_WRITTEN INSTRUCTION_
Copy out the lines that have "type" in them.
================================
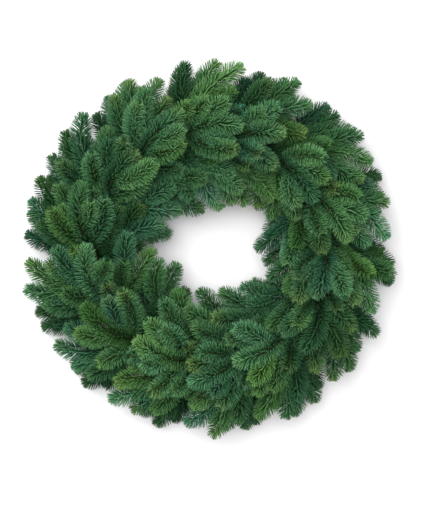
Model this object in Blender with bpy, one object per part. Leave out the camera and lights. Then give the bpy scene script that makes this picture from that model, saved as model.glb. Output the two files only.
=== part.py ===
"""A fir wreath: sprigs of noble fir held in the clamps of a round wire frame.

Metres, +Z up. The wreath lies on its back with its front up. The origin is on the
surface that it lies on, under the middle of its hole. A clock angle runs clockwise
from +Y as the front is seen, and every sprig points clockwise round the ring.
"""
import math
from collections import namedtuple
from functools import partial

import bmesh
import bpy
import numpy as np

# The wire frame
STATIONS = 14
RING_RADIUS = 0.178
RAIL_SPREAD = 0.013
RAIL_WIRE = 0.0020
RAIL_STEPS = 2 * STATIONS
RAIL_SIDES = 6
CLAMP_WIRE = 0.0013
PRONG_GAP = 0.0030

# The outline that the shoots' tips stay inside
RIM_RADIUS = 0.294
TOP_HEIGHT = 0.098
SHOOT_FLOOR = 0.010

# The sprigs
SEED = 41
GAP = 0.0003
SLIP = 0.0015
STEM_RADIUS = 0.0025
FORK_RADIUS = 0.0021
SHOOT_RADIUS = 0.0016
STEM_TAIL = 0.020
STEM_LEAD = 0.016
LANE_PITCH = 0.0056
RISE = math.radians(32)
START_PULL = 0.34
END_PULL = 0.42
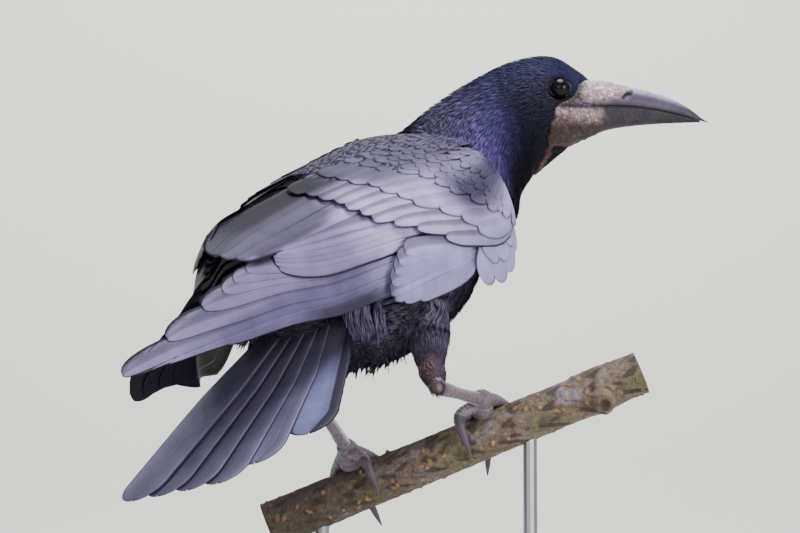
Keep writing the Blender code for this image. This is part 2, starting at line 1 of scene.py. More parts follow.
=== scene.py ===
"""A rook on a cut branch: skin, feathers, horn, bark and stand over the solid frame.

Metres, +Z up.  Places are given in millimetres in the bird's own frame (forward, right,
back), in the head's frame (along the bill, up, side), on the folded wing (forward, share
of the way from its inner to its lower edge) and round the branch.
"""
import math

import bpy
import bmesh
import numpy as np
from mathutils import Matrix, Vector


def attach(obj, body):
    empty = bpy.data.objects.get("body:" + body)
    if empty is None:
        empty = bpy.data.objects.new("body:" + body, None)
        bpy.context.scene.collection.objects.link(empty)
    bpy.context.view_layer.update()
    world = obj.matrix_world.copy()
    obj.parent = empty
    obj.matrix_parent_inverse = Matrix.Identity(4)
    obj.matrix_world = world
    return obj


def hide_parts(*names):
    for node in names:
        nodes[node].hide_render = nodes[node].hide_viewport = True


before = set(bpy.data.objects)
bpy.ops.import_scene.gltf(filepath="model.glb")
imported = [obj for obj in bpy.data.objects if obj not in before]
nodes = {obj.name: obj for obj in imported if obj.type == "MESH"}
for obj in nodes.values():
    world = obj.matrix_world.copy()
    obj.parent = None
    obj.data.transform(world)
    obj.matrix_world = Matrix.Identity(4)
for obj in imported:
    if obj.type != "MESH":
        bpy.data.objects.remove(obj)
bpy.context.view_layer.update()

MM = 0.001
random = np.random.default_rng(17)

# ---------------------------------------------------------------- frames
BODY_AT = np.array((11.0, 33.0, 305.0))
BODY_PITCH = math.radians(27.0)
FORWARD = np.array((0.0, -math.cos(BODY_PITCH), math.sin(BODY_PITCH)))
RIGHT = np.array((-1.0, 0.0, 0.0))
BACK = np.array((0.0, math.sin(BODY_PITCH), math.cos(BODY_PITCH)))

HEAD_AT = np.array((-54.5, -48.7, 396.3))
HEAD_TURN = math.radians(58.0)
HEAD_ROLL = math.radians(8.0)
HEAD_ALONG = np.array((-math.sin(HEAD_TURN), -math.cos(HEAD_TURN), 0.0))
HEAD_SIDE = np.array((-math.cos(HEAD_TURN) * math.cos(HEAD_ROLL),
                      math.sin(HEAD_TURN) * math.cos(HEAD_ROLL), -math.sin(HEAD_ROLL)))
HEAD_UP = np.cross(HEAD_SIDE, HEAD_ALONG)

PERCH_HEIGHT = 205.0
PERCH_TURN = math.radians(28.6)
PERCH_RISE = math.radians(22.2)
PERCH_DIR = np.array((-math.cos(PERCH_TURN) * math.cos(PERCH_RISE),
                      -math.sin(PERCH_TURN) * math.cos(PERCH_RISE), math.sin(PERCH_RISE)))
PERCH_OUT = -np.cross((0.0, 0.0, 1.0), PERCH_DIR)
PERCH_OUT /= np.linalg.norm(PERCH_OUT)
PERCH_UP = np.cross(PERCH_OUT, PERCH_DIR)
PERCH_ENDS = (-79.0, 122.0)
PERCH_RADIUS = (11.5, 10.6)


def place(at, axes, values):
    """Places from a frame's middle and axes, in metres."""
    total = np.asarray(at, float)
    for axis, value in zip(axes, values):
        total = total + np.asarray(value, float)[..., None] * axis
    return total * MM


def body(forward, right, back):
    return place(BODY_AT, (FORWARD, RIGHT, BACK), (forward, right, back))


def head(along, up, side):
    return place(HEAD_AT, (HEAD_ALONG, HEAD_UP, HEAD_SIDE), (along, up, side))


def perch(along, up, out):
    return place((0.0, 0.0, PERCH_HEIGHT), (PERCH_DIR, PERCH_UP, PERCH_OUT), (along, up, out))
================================
_RESPONSE_
nodes = {obj.name: obj for obj in imported if obj.type == "MESH"}
    if obj.type != "MESH":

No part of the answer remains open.